MATERIAL PROVIDED>
--------
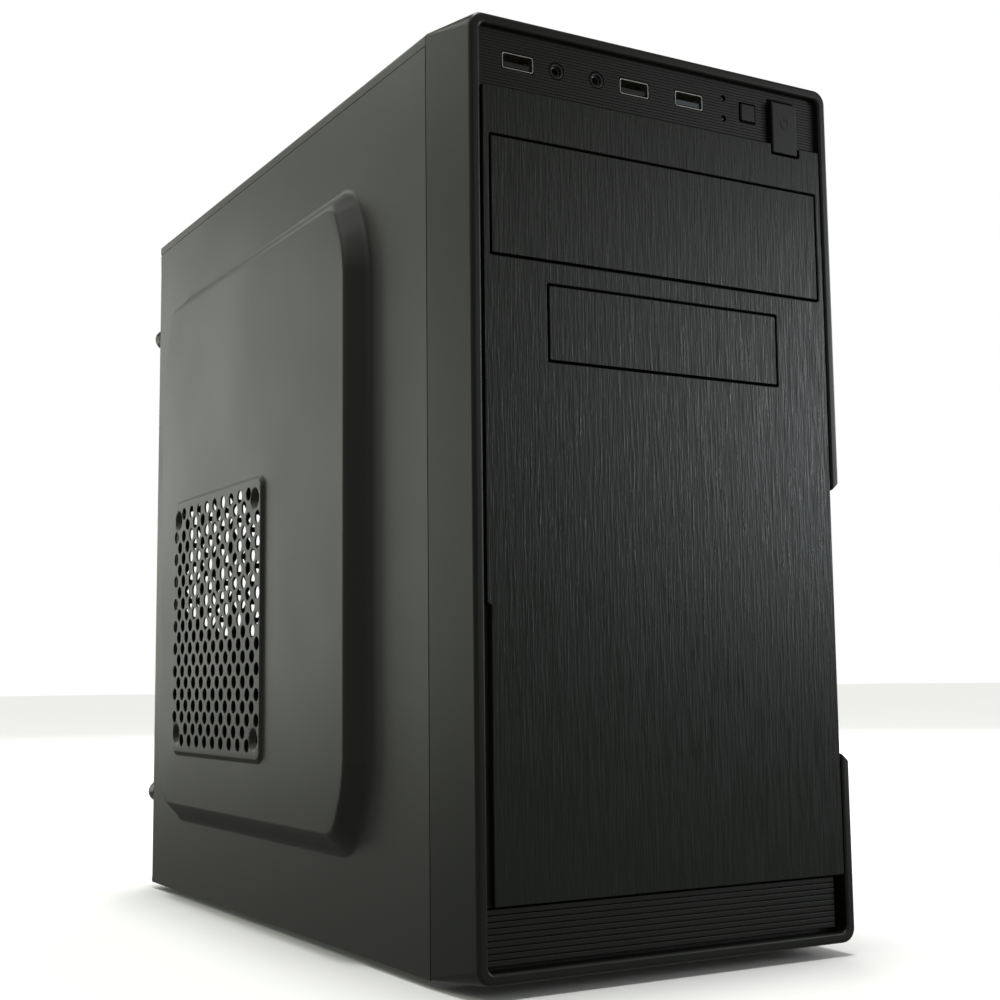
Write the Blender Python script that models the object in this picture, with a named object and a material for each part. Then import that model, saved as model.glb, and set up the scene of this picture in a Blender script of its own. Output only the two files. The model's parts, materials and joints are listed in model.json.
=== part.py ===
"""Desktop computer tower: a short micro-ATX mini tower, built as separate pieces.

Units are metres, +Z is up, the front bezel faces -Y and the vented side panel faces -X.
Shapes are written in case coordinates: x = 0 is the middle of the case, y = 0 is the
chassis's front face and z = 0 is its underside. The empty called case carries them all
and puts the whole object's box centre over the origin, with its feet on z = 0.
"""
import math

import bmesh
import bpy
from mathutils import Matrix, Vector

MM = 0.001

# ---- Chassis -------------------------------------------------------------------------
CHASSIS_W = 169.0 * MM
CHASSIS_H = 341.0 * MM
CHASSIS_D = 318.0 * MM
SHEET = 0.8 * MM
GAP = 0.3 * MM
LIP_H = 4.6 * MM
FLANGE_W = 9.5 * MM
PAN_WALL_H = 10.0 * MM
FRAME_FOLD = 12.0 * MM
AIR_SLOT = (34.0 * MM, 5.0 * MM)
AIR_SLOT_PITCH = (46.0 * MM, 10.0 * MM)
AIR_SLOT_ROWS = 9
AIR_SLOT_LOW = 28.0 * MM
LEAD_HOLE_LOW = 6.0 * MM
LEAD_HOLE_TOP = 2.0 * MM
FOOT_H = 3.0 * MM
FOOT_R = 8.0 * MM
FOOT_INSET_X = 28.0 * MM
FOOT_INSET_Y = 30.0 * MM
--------
OBJECTIVE>
Reply with the number of lines in the material above that contain "part", and nothing more.

RESULT OF THIS EXERCISE>
2